Collected data

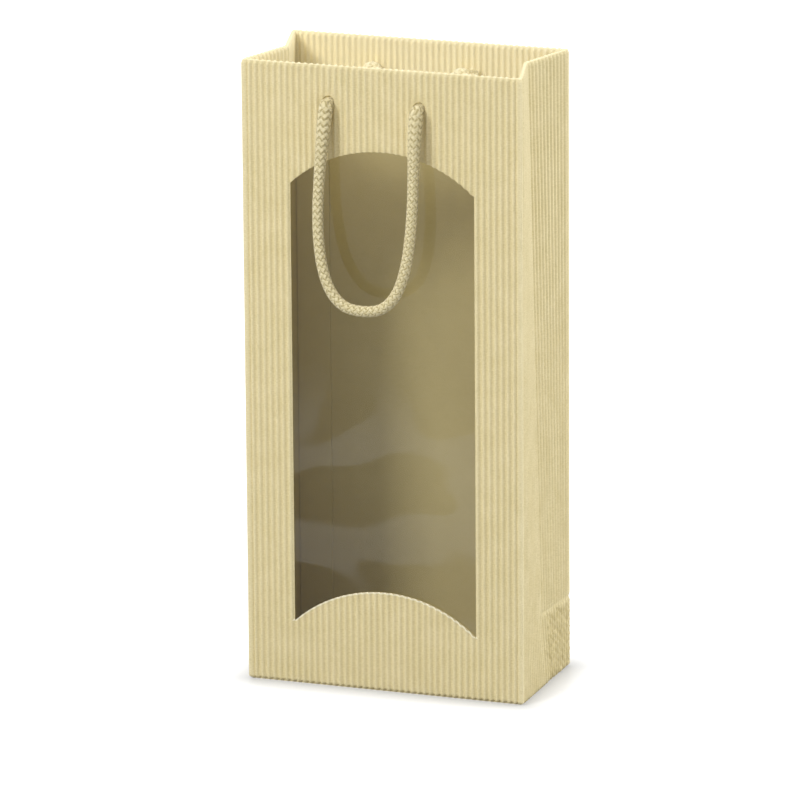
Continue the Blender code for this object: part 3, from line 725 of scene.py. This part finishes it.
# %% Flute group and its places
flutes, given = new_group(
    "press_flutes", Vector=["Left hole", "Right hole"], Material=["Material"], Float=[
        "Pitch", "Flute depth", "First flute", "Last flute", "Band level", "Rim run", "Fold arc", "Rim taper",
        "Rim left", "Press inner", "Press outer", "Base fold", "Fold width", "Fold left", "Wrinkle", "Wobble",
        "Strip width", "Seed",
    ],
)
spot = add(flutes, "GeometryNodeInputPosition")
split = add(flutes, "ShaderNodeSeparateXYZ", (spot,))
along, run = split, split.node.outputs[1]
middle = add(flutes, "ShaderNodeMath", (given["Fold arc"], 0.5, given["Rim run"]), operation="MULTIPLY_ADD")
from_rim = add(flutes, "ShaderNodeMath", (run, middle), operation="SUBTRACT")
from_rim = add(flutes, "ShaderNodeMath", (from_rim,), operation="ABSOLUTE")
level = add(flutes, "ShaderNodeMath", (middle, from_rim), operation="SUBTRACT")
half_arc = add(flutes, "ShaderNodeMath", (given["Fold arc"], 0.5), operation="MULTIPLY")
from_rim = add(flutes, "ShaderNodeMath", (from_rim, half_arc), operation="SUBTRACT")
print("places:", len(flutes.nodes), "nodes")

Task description
Each line of the listing should be echoed back exactly.

Response
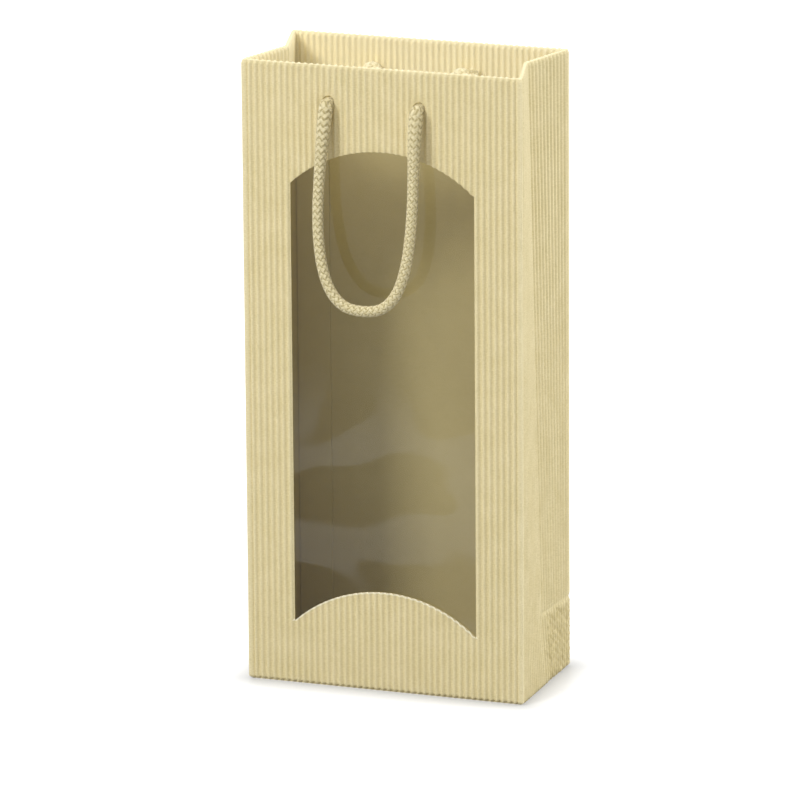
Continue the Blender code for this object: part 3, from line 725 of scene.py. This part finishes it.
# %% Flute group and its places
flutes, given = new_group(
    "press_flutes", Vector=["Left hole", "Right hole"], Material=["Material"], Float=[
        "Pitch", "Flute depth", "First flute", "Last flute", "Band level", "Rim run", "Fold arc", "Rim taper",
        "Rim left", "Press inner", "Press outer", "Base fold", "Fold width", "Fold left", "Wrinkle", "Wobble",
        "Strip width", "Seed",
    ],
)
spot = add(flutes, "GeometryNodeInputPosition")
split = add(flutes, "ShaderNodeSeparateXYZ", (spot,))
along, run = split, split.node.outputs[1]
middle = add(flutes, "ShaderNodeMath", (given["Fold arc"], 0.5, given["Rim run"]), operation="MULTIPLY_ADD")
from_rim = add(flutes, "ShaderNodeMath", (run, middle), operation="SUBTRACT")
from_rim = add(flutes, "ShaderNodeMath", (from_rim,), operation="ABSOLUTE")
level = add(flutes, "ShaderNodeMath", (middle, from_rim), operation="SUBTRACT")
half_arc = add(flutes, "ShaderNodeMath", (given["Fold arc"], 0.5), operation="MULTIPLY")
from_rim = add(flutes, "ShaderNodeMath", (from_rim, half_arc), operation="SUBTRACT")
print("places:", len(flutes.nodes), "nodes")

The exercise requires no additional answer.